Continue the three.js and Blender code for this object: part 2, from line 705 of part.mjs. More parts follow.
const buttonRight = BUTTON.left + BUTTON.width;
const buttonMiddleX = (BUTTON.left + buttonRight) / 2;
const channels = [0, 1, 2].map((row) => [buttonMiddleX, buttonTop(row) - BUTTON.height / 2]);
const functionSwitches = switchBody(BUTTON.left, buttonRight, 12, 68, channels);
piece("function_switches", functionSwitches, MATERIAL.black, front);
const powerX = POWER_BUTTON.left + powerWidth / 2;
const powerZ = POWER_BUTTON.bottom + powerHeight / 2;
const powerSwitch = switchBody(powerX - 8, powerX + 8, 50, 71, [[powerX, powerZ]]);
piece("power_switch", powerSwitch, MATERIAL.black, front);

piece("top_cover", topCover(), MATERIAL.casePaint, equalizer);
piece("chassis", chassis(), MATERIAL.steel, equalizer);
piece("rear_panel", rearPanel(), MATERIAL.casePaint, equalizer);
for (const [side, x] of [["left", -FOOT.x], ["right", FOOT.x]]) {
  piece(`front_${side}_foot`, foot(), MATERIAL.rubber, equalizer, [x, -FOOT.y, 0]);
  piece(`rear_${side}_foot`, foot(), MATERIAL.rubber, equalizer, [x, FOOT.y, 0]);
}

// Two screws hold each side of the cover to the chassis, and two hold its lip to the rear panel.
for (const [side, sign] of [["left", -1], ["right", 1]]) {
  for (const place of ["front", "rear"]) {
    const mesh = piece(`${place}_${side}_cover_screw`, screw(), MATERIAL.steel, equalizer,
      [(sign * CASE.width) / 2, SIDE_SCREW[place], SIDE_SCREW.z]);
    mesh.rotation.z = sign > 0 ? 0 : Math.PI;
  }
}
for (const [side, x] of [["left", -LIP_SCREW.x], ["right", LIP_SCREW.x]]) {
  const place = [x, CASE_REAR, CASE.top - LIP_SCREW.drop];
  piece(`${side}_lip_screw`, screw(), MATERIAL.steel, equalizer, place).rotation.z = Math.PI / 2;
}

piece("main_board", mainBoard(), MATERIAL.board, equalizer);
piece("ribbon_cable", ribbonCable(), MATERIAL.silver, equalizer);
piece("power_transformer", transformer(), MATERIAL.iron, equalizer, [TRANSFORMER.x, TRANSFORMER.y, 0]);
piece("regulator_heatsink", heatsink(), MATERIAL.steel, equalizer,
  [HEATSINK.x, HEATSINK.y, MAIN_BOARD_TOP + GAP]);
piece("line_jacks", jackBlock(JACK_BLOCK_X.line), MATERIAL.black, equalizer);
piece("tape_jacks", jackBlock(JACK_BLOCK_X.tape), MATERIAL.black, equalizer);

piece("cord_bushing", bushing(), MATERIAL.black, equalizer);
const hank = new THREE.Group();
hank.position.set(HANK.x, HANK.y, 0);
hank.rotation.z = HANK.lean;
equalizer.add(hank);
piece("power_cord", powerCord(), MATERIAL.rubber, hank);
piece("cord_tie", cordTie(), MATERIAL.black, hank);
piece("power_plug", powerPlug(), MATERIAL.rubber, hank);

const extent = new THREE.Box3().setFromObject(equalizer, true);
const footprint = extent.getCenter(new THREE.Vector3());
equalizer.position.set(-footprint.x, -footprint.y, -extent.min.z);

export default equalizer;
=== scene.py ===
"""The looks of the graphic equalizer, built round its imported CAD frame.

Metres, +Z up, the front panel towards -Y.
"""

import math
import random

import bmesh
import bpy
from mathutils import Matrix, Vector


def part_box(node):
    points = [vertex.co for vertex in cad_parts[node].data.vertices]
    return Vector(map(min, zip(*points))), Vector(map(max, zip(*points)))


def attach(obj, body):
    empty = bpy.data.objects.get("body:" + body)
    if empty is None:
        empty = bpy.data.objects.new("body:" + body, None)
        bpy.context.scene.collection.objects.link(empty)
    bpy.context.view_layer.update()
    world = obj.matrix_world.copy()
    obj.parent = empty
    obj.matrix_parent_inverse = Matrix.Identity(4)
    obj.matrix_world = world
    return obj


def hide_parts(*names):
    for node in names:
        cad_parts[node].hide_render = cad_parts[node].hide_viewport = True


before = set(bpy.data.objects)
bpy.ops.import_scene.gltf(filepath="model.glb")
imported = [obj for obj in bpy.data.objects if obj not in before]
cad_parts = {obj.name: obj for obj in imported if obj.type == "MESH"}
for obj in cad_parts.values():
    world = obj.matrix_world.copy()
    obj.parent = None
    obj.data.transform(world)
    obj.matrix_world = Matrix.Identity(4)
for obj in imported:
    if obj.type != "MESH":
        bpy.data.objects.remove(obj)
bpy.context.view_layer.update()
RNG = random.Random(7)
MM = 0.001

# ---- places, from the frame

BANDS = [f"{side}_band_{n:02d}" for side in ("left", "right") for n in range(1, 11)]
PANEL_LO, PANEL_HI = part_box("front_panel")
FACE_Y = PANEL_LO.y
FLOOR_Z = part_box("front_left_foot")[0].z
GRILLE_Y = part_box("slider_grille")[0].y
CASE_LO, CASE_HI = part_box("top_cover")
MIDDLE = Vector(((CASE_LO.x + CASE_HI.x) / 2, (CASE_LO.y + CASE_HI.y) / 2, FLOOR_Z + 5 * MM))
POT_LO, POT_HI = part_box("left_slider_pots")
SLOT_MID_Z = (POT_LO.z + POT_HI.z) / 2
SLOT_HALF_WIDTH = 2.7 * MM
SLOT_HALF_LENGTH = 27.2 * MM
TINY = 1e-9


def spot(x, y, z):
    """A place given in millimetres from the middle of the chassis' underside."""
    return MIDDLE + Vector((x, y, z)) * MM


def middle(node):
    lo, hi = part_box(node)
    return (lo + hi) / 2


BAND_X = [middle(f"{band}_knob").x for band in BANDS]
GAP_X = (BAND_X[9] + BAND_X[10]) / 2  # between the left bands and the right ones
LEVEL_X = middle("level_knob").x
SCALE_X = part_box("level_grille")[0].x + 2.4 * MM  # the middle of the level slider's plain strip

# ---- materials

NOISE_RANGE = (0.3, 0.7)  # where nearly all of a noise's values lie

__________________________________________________

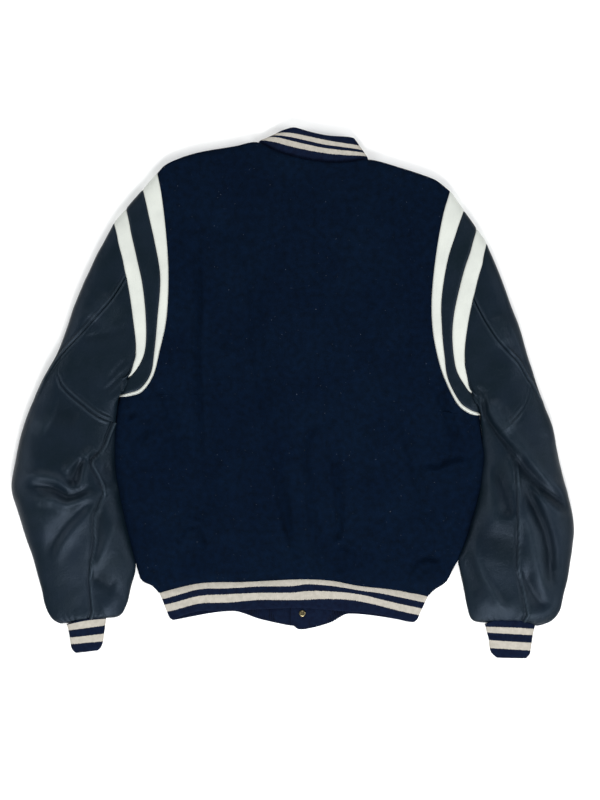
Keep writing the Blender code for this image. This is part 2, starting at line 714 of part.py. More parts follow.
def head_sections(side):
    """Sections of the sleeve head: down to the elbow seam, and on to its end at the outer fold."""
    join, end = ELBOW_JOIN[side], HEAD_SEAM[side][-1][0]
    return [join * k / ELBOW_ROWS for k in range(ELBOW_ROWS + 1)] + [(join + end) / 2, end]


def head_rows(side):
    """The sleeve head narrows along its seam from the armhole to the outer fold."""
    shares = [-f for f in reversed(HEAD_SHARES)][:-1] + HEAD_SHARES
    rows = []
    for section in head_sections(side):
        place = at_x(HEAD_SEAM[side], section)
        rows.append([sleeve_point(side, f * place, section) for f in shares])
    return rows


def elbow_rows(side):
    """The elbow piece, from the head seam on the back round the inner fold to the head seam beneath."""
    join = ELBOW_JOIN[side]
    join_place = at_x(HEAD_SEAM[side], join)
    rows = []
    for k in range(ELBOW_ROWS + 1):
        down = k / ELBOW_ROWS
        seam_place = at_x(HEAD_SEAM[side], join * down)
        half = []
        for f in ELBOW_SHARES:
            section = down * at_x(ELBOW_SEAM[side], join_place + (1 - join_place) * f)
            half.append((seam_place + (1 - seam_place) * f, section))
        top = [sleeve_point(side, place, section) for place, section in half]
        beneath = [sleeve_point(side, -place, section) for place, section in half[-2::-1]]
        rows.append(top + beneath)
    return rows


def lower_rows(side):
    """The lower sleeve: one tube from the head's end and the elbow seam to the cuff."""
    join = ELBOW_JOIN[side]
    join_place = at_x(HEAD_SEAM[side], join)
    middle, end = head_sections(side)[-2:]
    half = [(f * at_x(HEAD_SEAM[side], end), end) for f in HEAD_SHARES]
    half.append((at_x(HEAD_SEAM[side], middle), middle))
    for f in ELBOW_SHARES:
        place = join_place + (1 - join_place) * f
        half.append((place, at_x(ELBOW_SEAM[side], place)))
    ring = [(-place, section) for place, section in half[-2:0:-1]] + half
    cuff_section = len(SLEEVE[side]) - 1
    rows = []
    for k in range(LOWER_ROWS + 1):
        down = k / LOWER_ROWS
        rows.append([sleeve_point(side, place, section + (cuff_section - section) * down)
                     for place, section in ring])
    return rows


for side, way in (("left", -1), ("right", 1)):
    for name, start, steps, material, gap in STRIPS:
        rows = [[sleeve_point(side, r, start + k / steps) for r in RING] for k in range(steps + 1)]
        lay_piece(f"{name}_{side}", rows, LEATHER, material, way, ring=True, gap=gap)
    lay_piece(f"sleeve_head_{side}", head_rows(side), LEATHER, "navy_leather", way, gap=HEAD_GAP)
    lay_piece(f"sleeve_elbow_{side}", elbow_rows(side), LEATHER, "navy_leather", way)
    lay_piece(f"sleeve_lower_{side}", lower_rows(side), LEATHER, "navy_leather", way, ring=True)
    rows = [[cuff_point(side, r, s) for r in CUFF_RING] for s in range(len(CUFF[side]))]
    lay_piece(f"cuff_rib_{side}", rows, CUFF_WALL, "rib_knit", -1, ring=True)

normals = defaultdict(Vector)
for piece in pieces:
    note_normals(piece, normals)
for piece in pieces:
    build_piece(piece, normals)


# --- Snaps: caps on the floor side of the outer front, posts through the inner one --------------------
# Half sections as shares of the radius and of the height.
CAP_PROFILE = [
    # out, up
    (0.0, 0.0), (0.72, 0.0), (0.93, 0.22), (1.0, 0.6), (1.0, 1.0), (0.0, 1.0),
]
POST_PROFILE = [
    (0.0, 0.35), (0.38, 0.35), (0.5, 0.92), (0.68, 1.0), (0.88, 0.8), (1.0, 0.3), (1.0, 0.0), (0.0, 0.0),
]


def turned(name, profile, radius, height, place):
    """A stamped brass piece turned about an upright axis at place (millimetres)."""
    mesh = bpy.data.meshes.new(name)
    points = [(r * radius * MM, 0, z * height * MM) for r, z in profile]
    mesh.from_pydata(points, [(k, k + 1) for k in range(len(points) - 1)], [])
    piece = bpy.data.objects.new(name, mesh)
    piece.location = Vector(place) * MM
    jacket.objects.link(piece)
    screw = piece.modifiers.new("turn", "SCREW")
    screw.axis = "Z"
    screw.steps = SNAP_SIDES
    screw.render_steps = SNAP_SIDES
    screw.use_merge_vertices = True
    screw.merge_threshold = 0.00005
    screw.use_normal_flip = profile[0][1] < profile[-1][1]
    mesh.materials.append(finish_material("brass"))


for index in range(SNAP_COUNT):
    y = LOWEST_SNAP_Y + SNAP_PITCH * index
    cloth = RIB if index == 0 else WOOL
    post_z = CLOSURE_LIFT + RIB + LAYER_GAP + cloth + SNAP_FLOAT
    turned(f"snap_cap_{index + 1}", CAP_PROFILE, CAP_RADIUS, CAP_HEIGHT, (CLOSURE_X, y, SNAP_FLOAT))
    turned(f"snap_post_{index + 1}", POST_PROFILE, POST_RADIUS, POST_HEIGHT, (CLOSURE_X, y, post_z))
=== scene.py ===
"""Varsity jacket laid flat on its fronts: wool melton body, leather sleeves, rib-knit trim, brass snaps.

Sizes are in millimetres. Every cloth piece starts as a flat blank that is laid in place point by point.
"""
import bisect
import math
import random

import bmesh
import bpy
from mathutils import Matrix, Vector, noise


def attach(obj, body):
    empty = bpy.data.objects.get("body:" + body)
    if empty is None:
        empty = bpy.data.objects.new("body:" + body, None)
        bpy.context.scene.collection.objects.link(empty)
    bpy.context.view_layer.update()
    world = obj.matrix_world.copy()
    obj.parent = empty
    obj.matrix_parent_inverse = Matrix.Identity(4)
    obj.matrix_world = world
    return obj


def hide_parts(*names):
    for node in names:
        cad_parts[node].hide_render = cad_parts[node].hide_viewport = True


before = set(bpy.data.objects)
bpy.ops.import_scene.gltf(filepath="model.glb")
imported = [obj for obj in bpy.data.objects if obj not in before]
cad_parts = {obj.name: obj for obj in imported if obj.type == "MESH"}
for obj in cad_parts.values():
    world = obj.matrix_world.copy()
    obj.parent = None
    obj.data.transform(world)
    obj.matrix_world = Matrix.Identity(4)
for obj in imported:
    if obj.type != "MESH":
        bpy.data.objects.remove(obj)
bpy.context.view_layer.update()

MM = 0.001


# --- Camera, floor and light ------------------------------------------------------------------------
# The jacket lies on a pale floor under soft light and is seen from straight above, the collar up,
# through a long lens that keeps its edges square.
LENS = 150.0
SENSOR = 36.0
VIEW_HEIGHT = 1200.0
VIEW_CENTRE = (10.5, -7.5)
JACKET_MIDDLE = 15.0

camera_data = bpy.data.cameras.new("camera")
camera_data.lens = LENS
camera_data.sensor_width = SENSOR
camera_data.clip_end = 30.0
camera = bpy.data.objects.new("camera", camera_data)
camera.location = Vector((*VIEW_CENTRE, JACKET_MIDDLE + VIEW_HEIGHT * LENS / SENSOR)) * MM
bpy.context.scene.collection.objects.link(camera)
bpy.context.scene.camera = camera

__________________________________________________

As listed above, the lines from the line with "bushing(), MATERIAL.black, equalizer);" to the line with "# ---- places, from the frame" are to be echoed exactly, with both ends included and nothing added.

piece("cord_bushing", bushing(), MATERIAL.black, equalizer);
const hank = new THREE.Group();
hank.position.set(HANK.x, HANK.y, 0);
hank.rotation.z = HANK.lean;
equalizer.add(hank);
piece("power_cord", powerCord(), MATERIAL.rubber, hank);
piece("cord_tie", cordTie(), MATERIAL.black, hank);
piece("power_plug", powerPlug(), MATERIAL.rubber, hank);

const extent = new THREE.Box3().setFromObject(equalizer, true);
const footprint = extent.getCenter(new THREE.Vector3());
equalizer.position.set(-footprint.x, -footprint.y, -extent.min.z);

export default equalizer;
=== scene.py ===
"""The looks of the graphic equalizer, built round its imported CAD frame.

Metres, +Z up, the front panel towards -Y.
"""

import math
import random

import bmesh
import bpy
from mathutils import Matrix, Vector


def part_box(node):
    points = [vertex.co for vertex in cad_parts[node].data.vertices]
    return Vector(map(min, zip(*points))), Vector(map(max, zip(*points)))


def attach(obj, body):
    empty = bpy.data.objects.get("body:" + body)
    if empty is None:
        empty = bpy.data.objects.new("body:" + body, None)
        bpy.context.scene.collection.objects.link(empty)
    bpy.context.view_layer.update()
    world = obj.matrix_world.copy()
    obj.parent = empty
    obj.matrix_parent_inverse = Matrix.Identity(4)
    obj.matrix_world = world
    return obj


def hide_parts(*names):
    for node in names:
        cad_parts[node].hide_render = cad_parts[node].hide_viewport = True


before = set(bpy.data.objects)
bpy.ops.import_scene.gltf(filepath="model.glb")
imported = [obj for obj in bpy.data.objects if obj not in before]
cad_parts = {obj.name: obj for obj in imported if obj.type == "MESH"}
for obj in cad_parts.values():
    world = obj.matrix_world.copy()
    obj.parent = None
    obj.data.transform(world)
    obj.matrix_world = Matrix.Identity(4)
for obj in imported:
    if obj.type != "MESH":
        bpy.data.objects.remove(obj)
bpy.context.view_layer.update()
RNG = random.Random(7)
MM = 0.001

# ---- places, from the frame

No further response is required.